*What to do*.
Please quote every line word for word.

*Provided data*.
(begin)

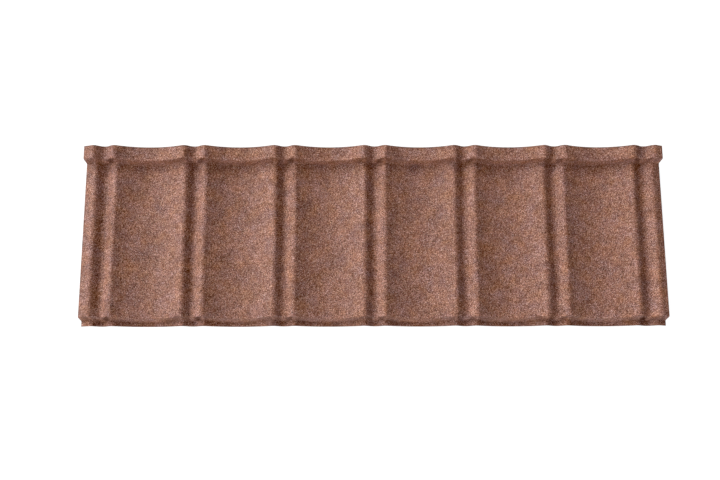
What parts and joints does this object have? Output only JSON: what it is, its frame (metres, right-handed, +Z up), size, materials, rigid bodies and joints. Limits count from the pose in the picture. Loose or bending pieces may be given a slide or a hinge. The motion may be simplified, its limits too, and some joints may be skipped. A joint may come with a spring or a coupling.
{
  "type": "tile effect metal roofing sheet",
  "caption": "Pressed, stone-coated steel roofing sheet with shallow pans between double ribs, a batten flange stepped up at the back and a nose stepped down at the front.",
  "frame": {"origin": "centre of the sheet's plan, on the level floor it lies on", "axes": "+X across the ribs, to the right when seen from the nose; +Y up the roof slope, from the nose to the batten flange; +Z up, out of the weather side"},
  "size_m": [1.34, 0.417, 0.0486],
  "materials": {
    "stone_coated_steel": "terracotta brown stone granules bonded to the weather side, matt and coarse"
  },
  "bodies": {
    "root": {"roofing_sheet": "stone_coated_steel"}
  },
  "joints": []
}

(end)

*Problem solution*.
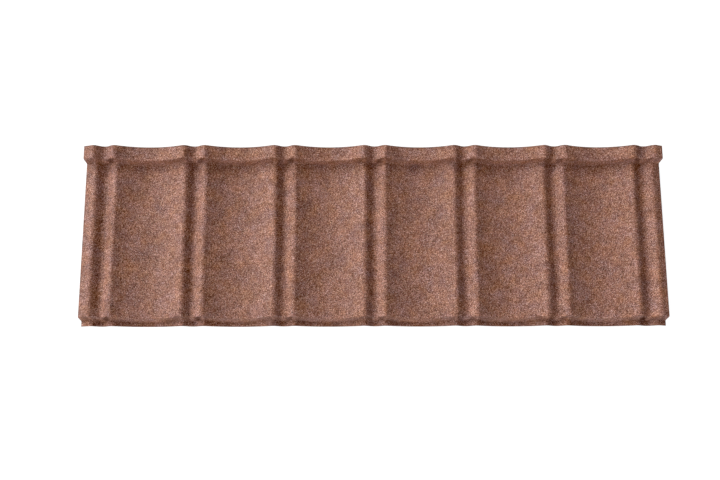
What parts and joints does this object have? Output only JSON: what it is, its frame (metres, right-handed, +Z up), size, materials, rigid bodies and joints. Limits count from the pose in the picture. Loose or bending pieces may be given a slide or a hinge. The motion may be simplified, its limits too, and some joints may be skipped. A joint may come with a spring or a coupling.
{
  "type": "tile effect metal roofing sheet",
  "caption": "Pressed, stone-coated steel roofing sheet with shallow pans between double ribs, a batten flange stepped up at the back and a nose stepped down at the front.",
  "frame": {"origin": "centre of the sheet's plan, on the level floor it lies on", "axes": "+X across the ribs, to the right when seen from the nose; +Y up the roof slope, from the nose to the batten flange; +Z up, out of the weather side"},
  "size_m": [1.34, 0.417, 0.0486],
  "materials": {
    "stone_coated_steel": "terracotta brown stone granules bonded to the weather side, matt and coarse"
  },
  "bodies": {
    "root": {"roofing_sheet": "stone_coated_steel"}
  },
  "joints": []
}